The European Union, France and Britain all condemned the trial. The Swedish EU presidency said in a statement "action against one EU country, citizen or embassy staff, is considered an action against all of the EU."

"This is obviously a show trial directed against the EU," Swedish Foreign Minister Carl Bildt told Reuters.

It was the second mass trial in a week aimed at uprooting the moderate opposition and putting an end to protests that erupted after the disputed June 12 presidential election.

At least 26 protesters have been killed and scores arrested in post-election violence. Moderates say the poll was rigged for President Mahmoud Ahmadinejad to win, but officials say it was the "healthiest" vote since the 1979 Islamic revolution.

The protests have exposed deep rifts within the clerical establishment in Iran, the world's fifth biggest oil producer.

French citizen Clotilde Reiss was charged with "acting against national security by taking part in unrest ... collecting news and information and sending pictures of the unrest abroad," state news agency IRNA said.

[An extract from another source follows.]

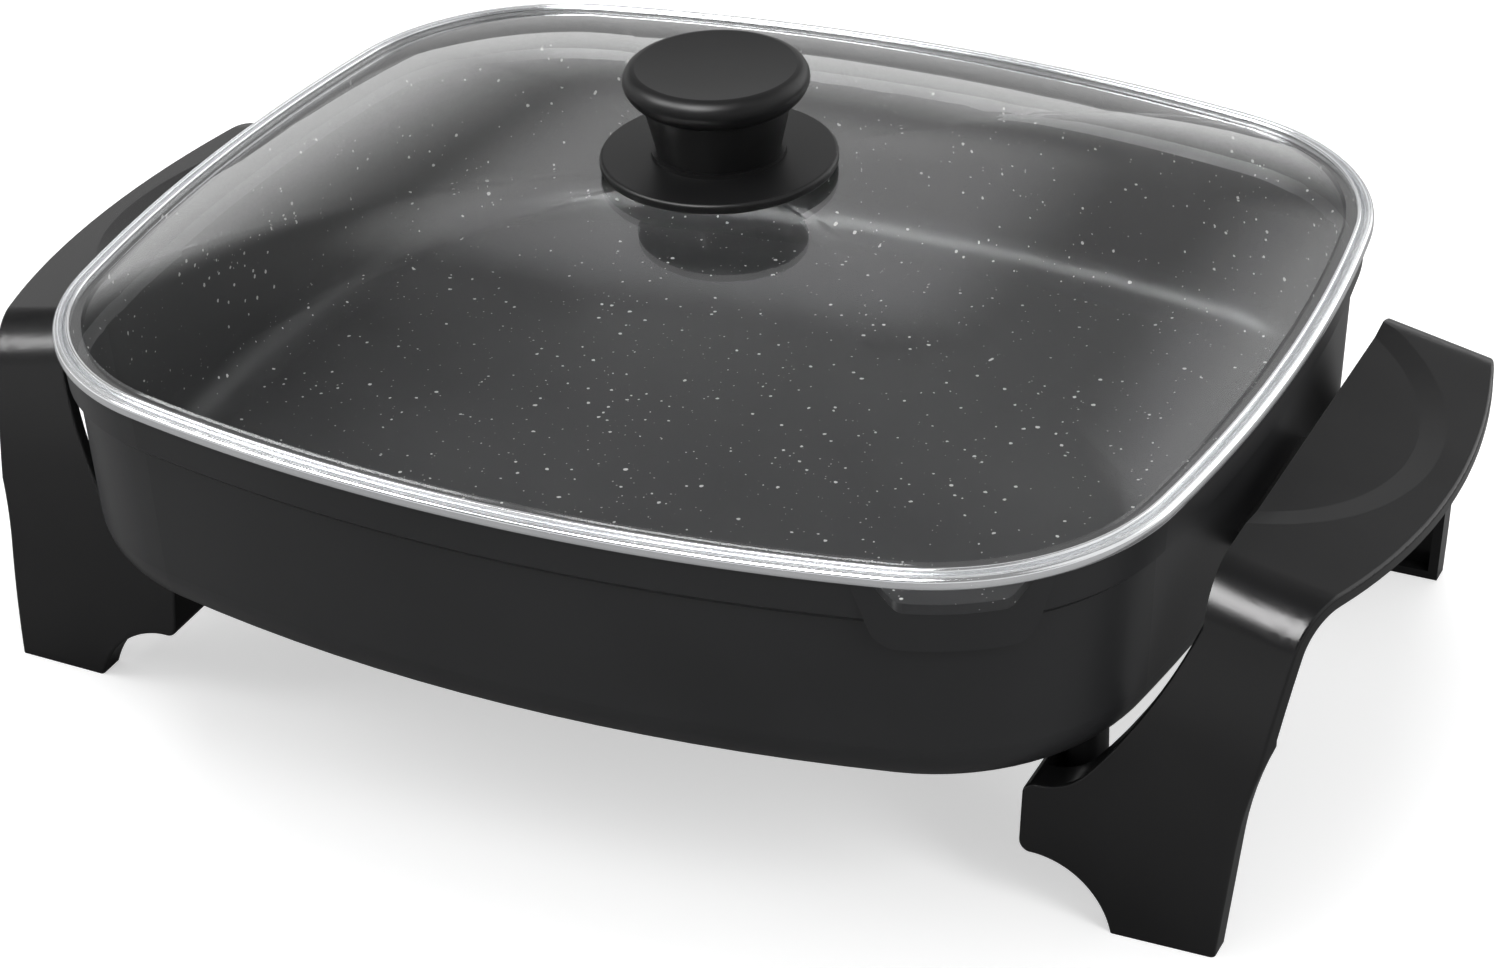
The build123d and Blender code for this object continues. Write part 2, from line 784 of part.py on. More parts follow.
with BuildPart() as right_handle:
    add(arch_slab)
    add(front_full, mode=Mode.INTERSECT)
    outer_edges = right_handle.edges().filter_by(GeomType.LINE, reverse=True)
    fillet(outer_edges.filter_by_position(Axis.X, foot_outer_x, handle_reach), handle_edge_radius)
    add(leg_space.part, mode=Mode.SUBTRACT)
    add(handle_hollow.part, mode=Mode.SUBTRACT)
    add(leg_tabs.part)
    tab_edges = right_handle.edges().group_by(Axis.X)[0]
    fillet(tab_edges.filter_by(GeomType.LINE, reverse=True), leg_tab_edge_radius)
    add(handle_bosses.part)
    add(thumb_rest.part, mode=Mode.SUBTRACT)
    with Locations(
        (handle_screw_x, -handle_screw_half, lug_top_z + spacer_thickness),
        (handle_screw_x, handle_screw_half, lug_top_z + spacer_thickness),
    ):
        Cylinder(
            screw_radius + thread_clearance,
            screw_grip + screw_tip_gap,
            align=(Align.CENTER, Align.CENTER, Align.MIN),
            mode=Mode.SUBTRACT,
        )
    with Locations((leg_boss_x, -leg_boss_y, leg_screw_seat_z), (leg_boss_x, leg_boss_y, leg_screw_seat_z)):
        Cylinder(
            screw_radius + screw_clearance,
            leg_shelf_thickness,
            align=(Align.CENTER, Align.CENTER, Align.MIN),
            mode=Mode.SUBTRACT,
        )

with BuildPart() as left_handle:
    add(mirror(right_handle.part, about=Plane.YZ))

# Insulating plates between the lugs and the handles
lug_outer_x = lug_reach - spacer_overhang
spacer_inner_x = handle_inner_x + spacer_overhang
with BuildPart() as right_spacer:
    with BuildSketch(Plane.XY.offset(lug_top_z)):
        with Locations(((spacer_inner_x + lug_outer_x) / 2, 0)):
            Rectangle(lug_outer_x - spacer_inner_x, lug_length - 2 * spacer_overhang)
        with Locations((handle_screw_x, -handle_screw_half), (handle_screw_x, handle_screw_half)):
            Circle(screw_radius + screw_clearance, mode=Mode.SUBTRACT)
    extrude(amount=spacer_thickness)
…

Espionage and acting against national security are punishable by death under Iran's Islamic law.

Reiss, a teaching assistant, confessed her "mistakes" and asked for clemency, IRNA said. Nazak Afshar, an Iranian working for the French embassy, was also charged with "providing information over the vote unrest to foreigners."

"We were not authorized by the embassy to go to rallies but we were told to shelter protesters if necessary," Afshar said.

The British embassy employee, Hossein Rassam, was charged with espionage and confessed to handing information about the unrest to Washington, IRNA said.

"The local staff were asked by their superiors at the British embassy to attend the riots," IRNA quoted Rassam as telling the court. Rassam was freed on $100,000 bail on July 19.

"Several British diplomats attended rallies ... The British ambassador and the charge d'affaires also went to a rally."